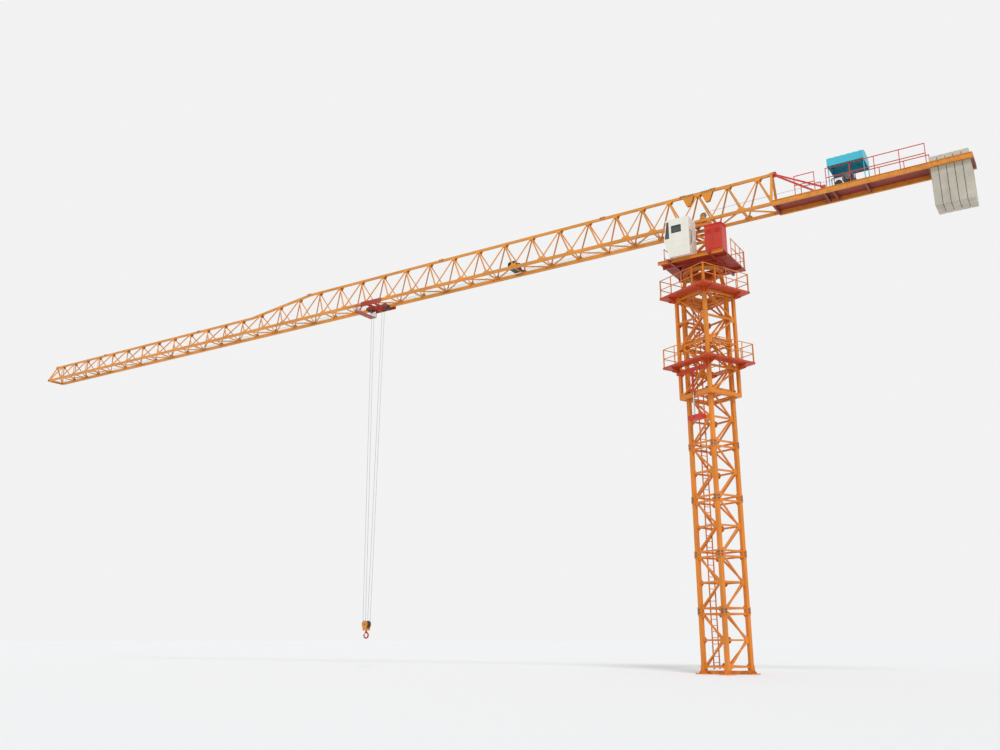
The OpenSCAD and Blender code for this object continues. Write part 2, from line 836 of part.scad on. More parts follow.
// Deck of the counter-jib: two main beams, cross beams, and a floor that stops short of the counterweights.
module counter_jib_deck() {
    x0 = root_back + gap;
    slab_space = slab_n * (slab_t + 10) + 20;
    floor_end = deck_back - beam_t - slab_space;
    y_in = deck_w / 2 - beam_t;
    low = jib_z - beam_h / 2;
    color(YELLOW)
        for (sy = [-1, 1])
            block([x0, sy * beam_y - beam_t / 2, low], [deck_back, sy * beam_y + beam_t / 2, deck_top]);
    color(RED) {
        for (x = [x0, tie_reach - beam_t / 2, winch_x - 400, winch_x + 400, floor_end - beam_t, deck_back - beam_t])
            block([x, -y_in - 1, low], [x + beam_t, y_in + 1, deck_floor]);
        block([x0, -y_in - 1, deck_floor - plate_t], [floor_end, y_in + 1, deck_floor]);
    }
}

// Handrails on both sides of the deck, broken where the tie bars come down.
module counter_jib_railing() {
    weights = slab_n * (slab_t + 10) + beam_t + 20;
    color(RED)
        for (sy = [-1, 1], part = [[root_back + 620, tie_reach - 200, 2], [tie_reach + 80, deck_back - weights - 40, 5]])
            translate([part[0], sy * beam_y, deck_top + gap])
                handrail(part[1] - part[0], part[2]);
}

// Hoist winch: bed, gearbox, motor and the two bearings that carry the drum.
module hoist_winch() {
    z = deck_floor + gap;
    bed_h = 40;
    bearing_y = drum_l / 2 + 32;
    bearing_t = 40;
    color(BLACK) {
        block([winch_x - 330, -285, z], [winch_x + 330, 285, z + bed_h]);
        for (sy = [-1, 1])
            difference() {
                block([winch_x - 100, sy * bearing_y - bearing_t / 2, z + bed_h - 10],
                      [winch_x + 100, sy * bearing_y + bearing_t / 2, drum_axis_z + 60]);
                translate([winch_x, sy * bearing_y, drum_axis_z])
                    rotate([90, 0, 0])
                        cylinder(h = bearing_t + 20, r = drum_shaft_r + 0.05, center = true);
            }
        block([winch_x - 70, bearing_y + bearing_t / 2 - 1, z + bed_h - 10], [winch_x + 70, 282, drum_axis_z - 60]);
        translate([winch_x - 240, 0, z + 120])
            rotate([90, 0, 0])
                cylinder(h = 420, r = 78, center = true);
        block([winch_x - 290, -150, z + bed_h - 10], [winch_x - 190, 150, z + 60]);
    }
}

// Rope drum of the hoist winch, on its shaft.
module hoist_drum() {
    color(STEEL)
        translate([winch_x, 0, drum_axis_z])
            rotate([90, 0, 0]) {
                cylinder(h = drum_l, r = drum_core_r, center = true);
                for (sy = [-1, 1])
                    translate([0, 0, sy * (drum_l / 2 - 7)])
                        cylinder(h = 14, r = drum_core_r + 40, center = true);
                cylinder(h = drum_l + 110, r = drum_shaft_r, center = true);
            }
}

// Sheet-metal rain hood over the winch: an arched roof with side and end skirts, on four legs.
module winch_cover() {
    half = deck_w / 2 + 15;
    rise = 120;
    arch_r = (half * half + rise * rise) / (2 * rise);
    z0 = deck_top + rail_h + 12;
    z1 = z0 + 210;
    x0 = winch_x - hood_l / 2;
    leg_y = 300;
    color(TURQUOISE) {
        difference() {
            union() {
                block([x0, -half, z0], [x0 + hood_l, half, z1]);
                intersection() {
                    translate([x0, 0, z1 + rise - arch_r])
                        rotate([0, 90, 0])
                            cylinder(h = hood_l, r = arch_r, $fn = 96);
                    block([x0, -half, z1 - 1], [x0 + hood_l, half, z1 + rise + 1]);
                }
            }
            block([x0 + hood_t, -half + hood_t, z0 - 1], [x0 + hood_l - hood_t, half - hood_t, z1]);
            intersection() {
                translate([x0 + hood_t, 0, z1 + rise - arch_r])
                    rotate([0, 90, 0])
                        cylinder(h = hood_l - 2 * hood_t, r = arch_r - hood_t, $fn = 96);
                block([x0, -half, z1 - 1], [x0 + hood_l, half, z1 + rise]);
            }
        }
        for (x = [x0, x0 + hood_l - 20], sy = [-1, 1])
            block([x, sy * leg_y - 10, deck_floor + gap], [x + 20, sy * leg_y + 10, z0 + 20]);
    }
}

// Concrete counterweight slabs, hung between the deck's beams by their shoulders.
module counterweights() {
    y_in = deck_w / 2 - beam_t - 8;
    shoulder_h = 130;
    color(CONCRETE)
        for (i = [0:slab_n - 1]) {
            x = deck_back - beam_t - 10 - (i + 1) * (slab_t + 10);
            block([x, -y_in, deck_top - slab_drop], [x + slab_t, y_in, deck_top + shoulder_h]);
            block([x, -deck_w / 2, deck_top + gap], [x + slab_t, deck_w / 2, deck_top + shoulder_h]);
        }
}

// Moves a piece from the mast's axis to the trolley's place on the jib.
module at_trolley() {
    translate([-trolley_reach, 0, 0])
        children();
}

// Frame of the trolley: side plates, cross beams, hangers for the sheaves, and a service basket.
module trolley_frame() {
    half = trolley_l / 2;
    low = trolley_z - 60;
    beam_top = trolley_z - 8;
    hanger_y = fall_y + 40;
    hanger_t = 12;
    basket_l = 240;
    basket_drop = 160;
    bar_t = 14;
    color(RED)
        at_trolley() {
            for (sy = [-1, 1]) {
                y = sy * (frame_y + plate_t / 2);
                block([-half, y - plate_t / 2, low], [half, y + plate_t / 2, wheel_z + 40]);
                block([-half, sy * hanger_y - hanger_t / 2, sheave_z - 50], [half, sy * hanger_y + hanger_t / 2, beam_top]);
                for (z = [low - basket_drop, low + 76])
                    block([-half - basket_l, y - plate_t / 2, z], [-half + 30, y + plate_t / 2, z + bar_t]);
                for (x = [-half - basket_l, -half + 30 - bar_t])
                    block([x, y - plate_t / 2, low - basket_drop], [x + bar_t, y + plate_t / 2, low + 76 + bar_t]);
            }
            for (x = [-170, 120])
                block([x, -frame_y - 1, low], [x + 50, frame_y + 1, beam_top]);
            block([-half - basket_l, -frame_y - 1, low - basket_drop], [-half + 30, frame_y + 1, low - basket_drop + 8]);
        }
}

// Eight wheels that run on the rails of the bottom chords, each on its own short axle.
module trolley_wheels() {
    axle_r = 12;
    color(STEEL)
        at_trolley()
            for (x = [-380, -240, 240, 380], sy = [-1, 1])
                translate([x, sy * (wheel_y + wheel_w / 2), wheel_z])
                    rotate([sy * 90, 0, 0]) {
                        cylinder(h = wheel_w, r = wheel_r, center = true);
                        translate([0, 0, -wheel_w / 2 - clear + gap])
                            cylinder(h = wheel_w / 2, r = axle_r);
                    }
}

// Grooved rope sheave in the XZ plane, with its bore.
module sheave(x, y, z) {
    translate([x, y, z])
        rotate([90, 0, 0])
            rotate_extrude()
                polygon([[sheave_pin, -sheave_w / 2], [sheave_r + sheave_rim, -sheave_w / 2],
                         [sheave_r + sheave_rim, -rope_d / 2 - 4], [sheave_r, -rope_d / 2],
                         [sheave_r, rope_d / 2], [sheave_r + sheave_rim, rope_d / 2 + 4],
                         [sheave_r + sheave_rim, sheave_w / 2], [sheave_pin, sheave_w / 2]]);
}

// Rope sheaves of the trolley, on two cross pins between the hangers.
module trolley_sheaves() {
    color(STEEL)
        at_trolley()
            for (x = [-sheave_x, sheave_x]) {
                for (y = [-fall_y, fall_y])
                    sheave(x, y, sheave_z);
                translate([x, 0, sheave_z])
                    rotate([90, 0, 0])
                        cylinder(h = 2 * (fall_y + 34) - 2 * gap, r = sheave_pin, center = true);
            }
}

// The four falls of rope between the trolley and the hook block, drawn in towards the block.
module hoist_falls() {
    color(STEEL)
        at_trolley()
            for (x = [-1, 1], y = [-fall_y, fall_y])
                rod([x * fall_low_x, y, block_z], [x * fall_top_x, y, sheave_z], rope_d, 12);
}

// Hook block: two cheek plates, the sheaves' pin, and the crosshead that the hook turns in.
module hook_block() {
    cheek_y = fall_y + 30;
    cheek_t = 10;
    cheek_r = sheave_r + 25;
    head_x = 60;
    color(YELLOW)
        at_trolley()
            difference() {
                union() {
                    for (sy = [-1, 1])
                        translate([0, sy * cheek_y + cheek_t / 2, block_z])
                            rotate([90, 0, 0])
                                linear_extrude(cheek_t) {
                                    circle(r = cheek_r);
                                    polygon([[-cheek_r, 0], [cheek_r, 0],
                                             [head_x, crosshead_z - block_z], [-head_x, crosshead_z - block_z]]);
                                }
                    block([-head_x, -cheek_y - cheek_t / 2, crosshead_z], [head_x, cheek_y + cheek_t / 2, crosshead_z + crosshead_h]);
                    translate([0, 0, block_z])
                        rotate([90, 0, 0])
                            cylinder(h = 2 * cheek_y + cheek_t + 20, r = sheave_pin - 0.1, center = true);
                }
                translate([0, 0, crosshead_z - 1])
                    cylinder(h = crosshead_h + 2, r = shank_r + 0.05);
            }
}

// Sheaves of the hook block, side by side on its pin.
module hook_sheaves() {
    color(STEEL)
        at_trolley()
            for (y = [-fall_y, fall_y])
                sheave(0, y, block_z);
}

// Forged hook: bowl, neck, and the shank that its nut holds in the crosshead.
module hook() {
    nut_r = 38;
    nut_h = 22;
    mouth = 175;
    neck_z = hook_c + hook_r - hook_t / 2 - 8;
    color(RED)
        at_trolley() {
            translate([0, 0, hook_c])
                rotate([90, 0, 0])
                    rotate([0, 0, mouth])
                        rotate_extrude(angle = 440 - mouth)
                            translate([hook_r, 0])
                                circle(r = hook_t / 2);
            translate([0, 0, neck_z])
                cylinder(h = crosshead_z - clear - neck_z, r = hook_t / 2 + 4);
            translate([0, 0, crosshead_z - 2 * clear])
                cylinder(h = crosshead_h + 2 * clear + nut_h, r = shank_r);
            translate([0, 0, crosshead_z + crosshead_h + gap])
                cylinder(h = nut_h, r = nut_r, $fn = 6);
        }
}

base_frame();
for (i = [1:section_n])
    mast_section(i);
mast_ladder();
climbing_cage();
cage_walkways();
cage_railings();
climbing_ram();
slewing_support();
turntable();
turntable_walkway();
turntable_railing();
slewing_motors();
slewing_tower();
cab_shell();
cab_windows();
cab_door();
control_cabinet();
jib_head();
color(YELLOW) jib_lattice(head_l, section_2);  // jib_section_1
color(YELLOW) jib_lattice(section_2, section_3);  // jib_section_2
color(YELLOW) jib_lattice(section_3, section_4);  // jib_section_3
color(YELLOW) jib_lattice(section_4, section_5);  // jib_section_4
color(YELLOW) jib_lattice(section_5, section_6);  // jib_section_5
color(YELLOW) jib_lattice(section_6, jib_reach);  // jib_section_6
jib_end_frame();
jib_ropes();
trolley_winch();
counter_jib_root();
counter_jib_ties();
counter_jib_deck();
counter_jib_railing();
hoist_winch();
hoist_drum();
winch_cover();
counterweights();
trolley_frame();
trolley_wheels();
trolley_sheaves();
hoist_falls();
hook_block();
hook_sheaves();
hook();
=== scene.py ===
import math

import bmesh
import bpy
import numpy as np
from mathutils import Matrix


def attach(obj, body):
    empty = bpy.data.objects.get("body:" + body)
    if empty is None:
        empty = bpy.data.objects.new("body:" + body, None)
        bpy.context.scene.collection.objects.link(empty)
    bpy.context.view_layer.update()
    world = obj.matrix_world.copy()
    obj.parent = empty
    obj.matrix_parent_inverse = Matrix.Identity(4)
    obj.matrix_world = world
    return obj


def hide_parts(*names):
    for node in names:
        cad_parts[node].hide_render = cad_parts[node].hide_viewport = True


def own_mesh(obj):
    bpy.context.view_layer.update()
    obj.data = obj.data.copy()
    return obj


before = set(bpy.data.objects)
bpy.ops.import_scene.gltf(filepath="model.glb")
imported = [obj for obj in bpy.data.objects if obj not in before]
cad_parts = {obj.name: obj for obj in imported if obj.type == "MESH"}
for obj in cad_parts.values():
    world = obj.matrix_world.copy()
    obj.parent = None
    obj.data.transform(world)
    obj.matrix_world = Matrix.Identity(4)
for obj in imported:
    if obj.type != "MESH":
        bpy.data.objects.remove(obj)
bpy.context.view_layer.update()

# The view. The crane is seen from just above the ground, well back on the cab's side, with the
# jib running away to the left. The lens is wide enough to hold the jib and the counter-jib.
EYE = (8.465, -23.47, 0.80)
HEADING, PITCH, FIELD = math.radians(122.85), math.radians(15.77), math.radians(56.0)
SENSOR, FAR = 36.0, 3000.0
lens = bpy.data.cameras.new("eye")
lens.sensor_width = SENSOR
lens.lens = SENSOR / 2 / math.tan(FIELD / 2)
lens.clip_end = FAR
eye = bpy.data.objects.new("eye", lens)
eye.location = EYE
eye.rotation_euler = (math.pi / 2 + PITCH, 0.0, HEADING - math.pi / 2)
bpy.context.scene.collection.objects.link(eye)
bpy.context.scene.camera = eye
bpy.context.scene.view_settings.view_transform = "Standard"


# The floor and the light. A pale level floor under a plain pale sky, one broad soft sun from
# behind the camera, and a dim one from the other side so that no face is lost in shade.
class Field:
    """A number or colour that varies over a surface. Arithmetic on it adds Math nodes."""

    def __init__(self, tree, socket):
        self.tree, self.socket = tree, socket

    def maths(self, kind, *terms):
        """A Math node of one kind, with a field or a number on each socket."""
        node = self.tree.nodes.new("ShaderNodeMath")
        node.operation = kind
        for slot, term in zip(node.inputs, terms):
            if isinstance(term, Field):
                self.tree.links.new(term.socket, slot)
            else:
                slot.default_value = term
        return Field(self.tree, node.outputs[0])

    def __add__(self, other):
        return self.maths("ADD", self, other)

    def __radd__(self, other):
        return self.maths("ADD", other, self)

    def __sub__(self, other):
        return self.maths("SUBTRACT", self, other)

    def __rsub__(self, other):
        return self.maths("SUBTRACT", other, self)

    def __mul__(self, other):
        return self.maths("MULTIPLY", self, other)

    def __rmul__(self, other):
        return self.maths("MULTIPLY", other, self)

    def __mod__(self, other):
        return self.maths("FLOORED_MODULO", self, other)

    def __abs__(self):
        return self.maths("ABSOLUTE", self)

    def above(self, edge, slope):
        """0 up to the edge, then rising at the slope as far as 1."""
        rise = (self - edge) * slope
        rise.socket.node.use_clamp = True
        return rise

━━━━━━

§ WHAT YOU NEED TO DO
Your task is to repeat exactly the lines from the one that contains "hoist_winch();" through the one that contains "obj.data = obj.data.copy()", with both end lines included.

§ COMPLETE ANSWER
hoist_winch();
hoist_drum();
winch_cover();
counterweights();
trolley_frame();
trolley_wheels();
trolley_sheaves();
hoist_falls();
hook_block();
hook_sheaves();
hook();
=== scene.py ===
import math

import bmesh
import bpy
import numpy as np
from mathutils import Matrix


def attach(obj, body):
    empty = bpy.data.objects.get("body:" + body)
    if empty is None:
        empty = bpy.data.objects.new("body:" + body, None)
        bpy.context.scene.collection.objects.link(empty)
    bpy.context.view_layer.update()
    world = obj.matrix_world.copy()
    obj.parent = empty
    obj.matrix_parent_inverse = Matrix.Identity(4)
    obj.matrix_world = world
    return obj


def hide_parts(*names):
    for node in names:
        cad_parts[node].hide_render = cad_parts[node].hide_viewport = True


def own_mesh(obj):
    bpy.context.view_layer.update()
    obj.data = obj.data.copy()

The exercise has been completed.